Both are now well-rounded, good students, and manage to sit entire school days
without falling out of the chairs or causing any problems. They now draw people
with arms and legs, and both of them STILL don't like to color.
So there we
were, once again, in a kindergarten classroom, perched in tiny chairs, and
bracing ourselves for the worst. Though it had been eight years since he had
uttered it, I could see my hubby practicing his sweet-potato big finish, and I
steeled myself not to take anything my son's teachers said too seriously.
They thanked us
for coming, and then opened the folder. "We'd like you to take a look at
your son's handwriting." They said, handing us a sheet of paper. Uh-oh.
Here it comes. I thought, willing myself to look. And here it came..... they
dropped the bombshell. "We think he is doing fabulously!"
What? What did
they say?
"We just
LOVE him!" One of his teachers gushed, (she GUSHED, I SWEAR she did!) and
the other added,
"Oh yes, we
LOVE him! He is such a smart boy! He is so wonderful; a great student; just look
at his handwriting- it is marvelous!" They continued to onslaught us with
praise for our son, offering nothing but good words about him, and finished it
with the traditional "Any questions?"
This was usually
the part where we retaliated. Instead, we were struck dumb with the knowledge
that our child, it appeared, was perfect. Finally I thought of something.
"What about his behavior? He's so much younger than his brothers.....

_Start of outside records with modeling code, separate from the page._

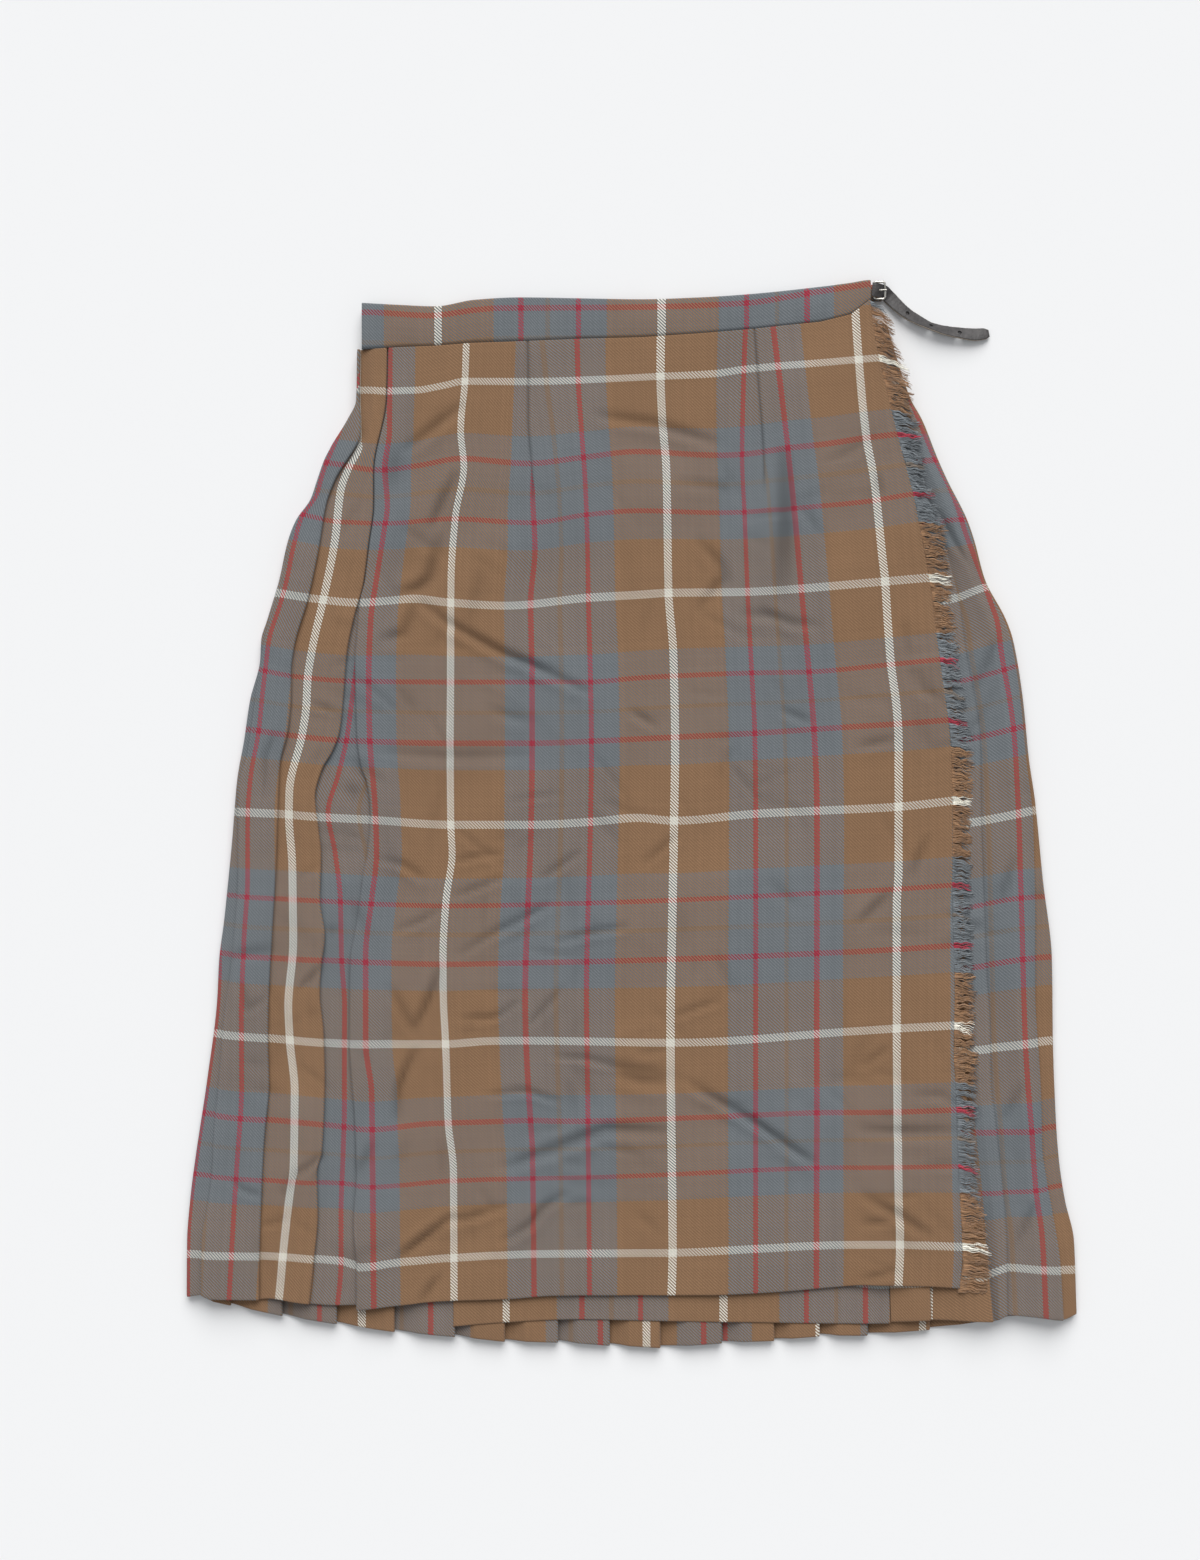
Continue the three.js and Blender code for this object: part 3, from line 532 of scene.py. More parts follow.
def front_field():
    """How far the front stands up, and how much painted shade its creases get."""
    rng = np.random.default_rng(11)
    gx, gy = np.meshgrid(field_xs, field_ys)
    field = np.full(gx.shape, 1.75)
    dark = np.zeros(gx.shape)
    for x, y, long, short, angle, height in SWELLS:
        a = math.radians(angle)
        p = ((gx - x) * math.cos(a) + (gy - y) * math.sin(a)) / long
        q = ((gy - y) * math.cos(a) - (gx - x) * math.sin(a)) / short
        field += 1.5 * height * np.exp(-2 * (p * p + q * q))
    ripples(field, rng, [23, 31, 37, 44, 58, 71, 90], 0.15)
    for depth, width, points in CREASES:
        line = [(float(across(c)), float(down(r))) for c, r in points]
        press(field, 2.3 * depth, width, line, dark, min(depth / 1.4, 1.0))
    # short faint creases between the main ones
    for _ in range(170):
        points = wandering(rng, (-250, 250), (-285, 225), (-0.5, 0.8), (12, 44), 0.5)
        depth = rng.uniform(0.3, 0.95)
        press(field, depth, rng.uniform(2.8, 6.5), points, dark, 0.4 * depth)
    return above_zero(field, 0.12), dark


def back_field():
    rng = np.random.default_rng(29)
    field = np.full((len(field_ys), len(field_xs)), 0.35)
    ripples(field, rng, [29, 41, 57, 83, 120], 0.05)
    for _ in range(150):
        points = wandering(rng, (-260, 260), (-320, 260), (-0.9, 0.9), (14, 60), 0.6)
        press(field, rng.uniform(-0.5, 0.3), rng.uniform(3.0, 7.0), points)
    return above_zero(field, 0.03)


def sampled(field, x, y):
    column = np.clip((np.asarray(x) - field_xs[0]) / FIELD_STEP, 0, len(field_xs) - 1.001)
    row = np.clip((np.asarray(y) - field_ys[0]) / FIELD_STEP, 0, len(field_ys) - 1.001)
    c, r = column.astype(int), row.astype(int)
    a, b = column - c, row - r
    low = field[r, c] * (1 - a) + field[r, c + 1] * a
    high = field[r + 1, c] * (1 - a) + field[r + 1, c + 1] * a
    return low * (1 - b) + high * b


FRONT, CREASE_SHADE_FIELD = front_field()
BACK = back_field()


def painted_crease_shade(middle):
    """How much of its brightness the front cloth keeps at each point. It is less along a crease, where
    shade is painted in.
    """
    front = ease((middle[..., 2] - level(1)) / (level(3) - level(1)))
    return 1 - CREASE_PAINTED_SHADE * front * sampled(CREASE_SHADE_FIELD, middle[..., 0], middle[..., 1])


def back_lift(x, y):
    """How far every layer stands up from the table."""
    return sampled(BACK, x, y) * ease((288 - y) / 45)


def front_lift(x, y, top=None):
    """How far the front layers stand up from the back. It fades out at the sides and the waist."""
    inside = ease((x - left(y)) / 15) * ease((right(y) - x) / 15)
    top = waist_seam(x) if top is None else top
    return sampled(FRONT, x, y) * inside * ease((top - y) / 38)


def lifted(middle, share=1.0):
    """A grid of middle points stood up by the drape. Layers below the front take none of its part."""
    x, y, z = middle[..., 0], middle[..., 1], middle[..., 2]
    climb = ease((z - level(0.4)) / (level(2.6) - level(0.4)))
    out = middle.copy()
    out[..., 2] = z + back_lift(x, y) + share * climb * front_lift(x, y)
    return out


# ---- where a point of the cloth lies in the sett ------------------------------------------------

def sett_row(lines, x, y):
    """The sett's row at each point, from the lines across the cloth."""
    rows = [row for row, _ in lines]
    heights = [crosswise(points)(x) for _, points in lines]
    out = rows[0] + (heights[0] - y)
    for i in range(len(rows) - 1):
        t = (heights[i] - y) / (heights[i] - heights[i + 1])
        here = rows[i] + t * (rows[i + 1] - rows[i])
        out = np.where(t > 0, here, out)
    return np.where(y < heights[-1], rows[-1] + (heights[-1] - y), out)


def taken_in(dart, y):
    return np.maximum(y - dart["tip"], 0.0) * dart["rate"]


def apron_column(x, y, after):
    """The sett's column at each point of the over apron. after counts the darts left of the point."""
    shift = [0, taken_in(DARTS[0], y), taken_in(DARTS[0], y) + taken_in(DARTS[1], y)]
    columns = [column for column, _ in APRON_LINES]
    passed = [0, 0, 0, 1, 1, 1, 2, 2]
    places = [downward(points)(y) + shift[n] for (_, points), n in zip(APRON_LINES, passed)]
    x = x + np.choose(after, shift)
    out = columns[0] + (x - places[0])
    for i in range(len(columns) - 1):
        t = (x - places[i]) / (places[i + 1] - places[i])
        out = np.where(t > 0, columns[i] + t * (columns[i + 1] - columns[i]), out)
    return np.where(x > places[-1], columns[-1] + (x - places[-1]), out)


# ---- sections and shells --------------------------------------------------------------------------

def rounded(corners, counts, steps=4):
    """Points (a, z, u) along a section with round corners, one section per row of the arrays.

    corners holds (a, z, u) for each corner, a number or one value per row. counts holds how many
    equal parts each straight stretch has.
    """
    rows = max(np.size(value) for corner in corners for value in corner)
    p = np.array([[np.broadcast_to(v, (rows,)) for v in corner] for corner in corners], float)
    run = p[1:] - p[:-1]
    length = np.maximum(np.hypot(run[:, 0], run[:, 1]), 1e-6)
    ahead = run / length[:, None]
    starts, ends, bends = [p[0]], [], []
    for i in range(1, len(p) - 1):
        trim = np.minimum(FOLD_RADIUS, 0.46 * np.minimum(length[i - 1], length[i]))
        before = p[i] - ahead[i - 1] * trim
        after = p[i] + ahead[i] * trim
        ends.append(before)
        starts.append(after)
        bends.append((before, p[i], after))
    ends.append(p[-1])
    out = []
    for i, count in enumerate(counts):
        for k in range(count):
            t = k / count
            out.append(starts[i] * (1 - t) + ends[i] * t)
        if i < len(bends):
            a, b, c = bends[i]
            for k in range(steps):
                t = k / steps
                out.append(a * (1 - t) ** 2 + 2 * b * t * (1 - t) + c * t * t)
    out.append(p[-1])
    return np.moveaxis(np.array(out), (0, 1, 2), (1, 2, 0))


def heights(top, bottom, step=ROW_STEP):
    """Rows down a piece, closer together at its two ends."""
    inner = np.linspace(top - 1.4, bottom + 1.4, max(int((top - bottom) / step), 2))
    return np.concatenate([[top, top - 0.45], inner, [bottom + 0.45, bottom]])


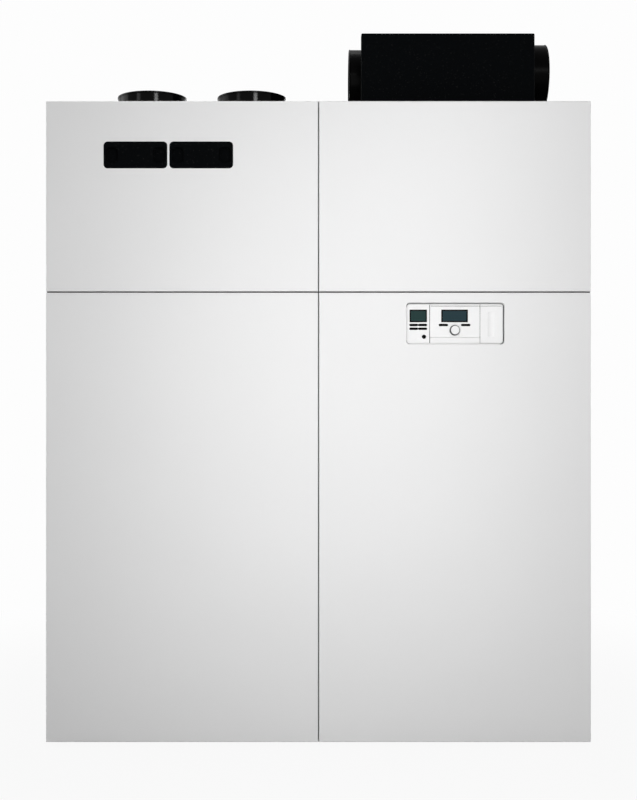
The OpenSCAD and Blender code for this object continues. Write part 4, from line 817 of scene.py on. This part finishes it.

sometimes he can be a bit spoiled."
"Oh, no,
not him!" They chimed. "In fact, he is an example of good behavior! He
had a rough day or two at the beginning of the year, but once he learned the
rules; he has never broken them since. We wish all of our students could be as
well behaved as your son."
Curve ball
indeed. We walked to the car unable to speak. In some strange way, it was a
letdown- here we had all these great stories of our older children who were
given such grim outlooks in kindergarten and now were taking honors courses and
making straight A's..... and no forum to share.
“He's
perfect." I turned to my husband.
"I knew
that already." He replied. "They all are. It's just too bad," he
concluded, "that I wasn't able to tell them that I know they are all
perfect, whether or not they agree."
"Yeah."
I concurred. "And I really missed the sweet potato story."